A new hope for patients suffering from pulmonary embolism is going to emerge through a recent technique, ultrasound-accelerated catheter-directed thrombolysis, that combines the heat and energy of ultrasound with highly targeted delivery of clot-busting drugs. The new technique proved to be an effective treatment for patients with acute massive pulmonary embolism (PE), known as blood clot in the lung.
The innovative technique is created by EKOS Corporation, Bothell, Washington. It adds a new dimension to catheter-directed thrombolysis (CDT), a procedure in which a high concentration of clot busting medication is delivered directly to the embolus over an extended period of time through an infusion catheter. In ultrasound-accelerated CDT, the infusion catheter includes an element device that emits ultrasound energy in the therapeutic zone; the ultrasound works to allow the thrombolytic agent to penetrate the clot, thus reducing both the length of time of the infusion and the volume of thrombolytic drug used.
Ultrasound-accelerated CDT provides excellent results for PE patients.
A 46 patients study conducted over ten years showed that treatment of massive PE by ultrasound-accelerated CDT achieved complete thrombolysis in 100 % of the patients compared to 67 % patients receiving CDT without ultrasound, according to Peter Lin, M.D., professor of surgery at the Baylor College of Medicine at the VEITHsymposium. Both the average dose of thrombolytic agent and the length of time for infusion were lower for patients receiving ultrasound-accelerated CDT. Moreover, there were no hemorrhagic complications within this group compared to 3 incidents in the CDT group. All patients receiving ultrasound-accelerated CDT were treated with tissue plasminogen activator (tPA) as the thrombolytic agent. tPA was administered in 16 of the 21 patients undergoing CDT, with urokinase as the thrombolytic for the other five.
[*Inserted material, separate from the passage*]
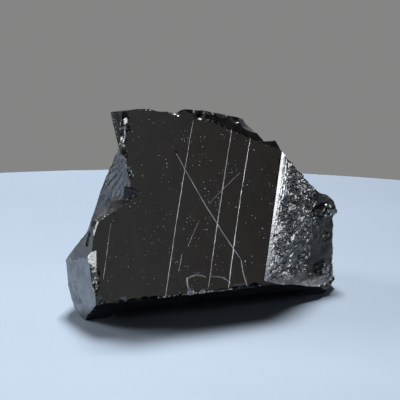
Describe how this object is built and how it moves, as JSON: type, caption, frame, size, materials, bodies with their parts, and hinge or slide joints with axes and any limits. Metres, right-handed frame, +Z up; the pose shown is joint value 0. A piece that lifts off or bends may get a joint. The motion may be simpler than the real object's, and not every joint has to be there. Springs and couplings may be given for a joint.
{
  "type": "elite shungite stone",
  "caption": "Broken lump of glassy black carbon rock: a polished cleavage face, a ribbed bevel, grainy and rippled breaks, and a flat base.",
  "frame": {"origin": "on the resting surface, under the middle of the stone", "axes": "+X along the bottom edge of the cleavage face, -Y the way that face looks, +Z up"},
  "size_m": [0.0642, 0.036, 0.0451],
  "materials": {
    "stone": "near-black, semi-metallic lustre, mirror-smooth cleavage with fine scratches, satin and grainy breaks"
  },
  "bodies": {
    "root": {"shungite_stone": "stone"}
  },
  "joints": []
}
Dr. Lin said: "while both CDT and ultrasound-accelerated therapy have remarkable therapeutic effects for this life threatening condition, the EKOS device provides a significant added benefit of clearing most if not all the clot while using less drug." PE causes over 300,000 deaths every year in the United States, and most of these are the result of acute massive PE and typically occur within one hour of presentation. For patients with hemodynamic instability from massive PE, systemic thrombolysis is considered to be the first line of treatment. Dr. Lin added: "In institutions with appropriate clinical expertise. Ultrasound-accelerated thrombolytic is a beneficial treatment option in patients who have acute massive PE with contraindications to systemic thrombolysis, when time to administer systemic thrombolytic agents is lacking, or when no improvement follows stand intravenous thrombolytic administration."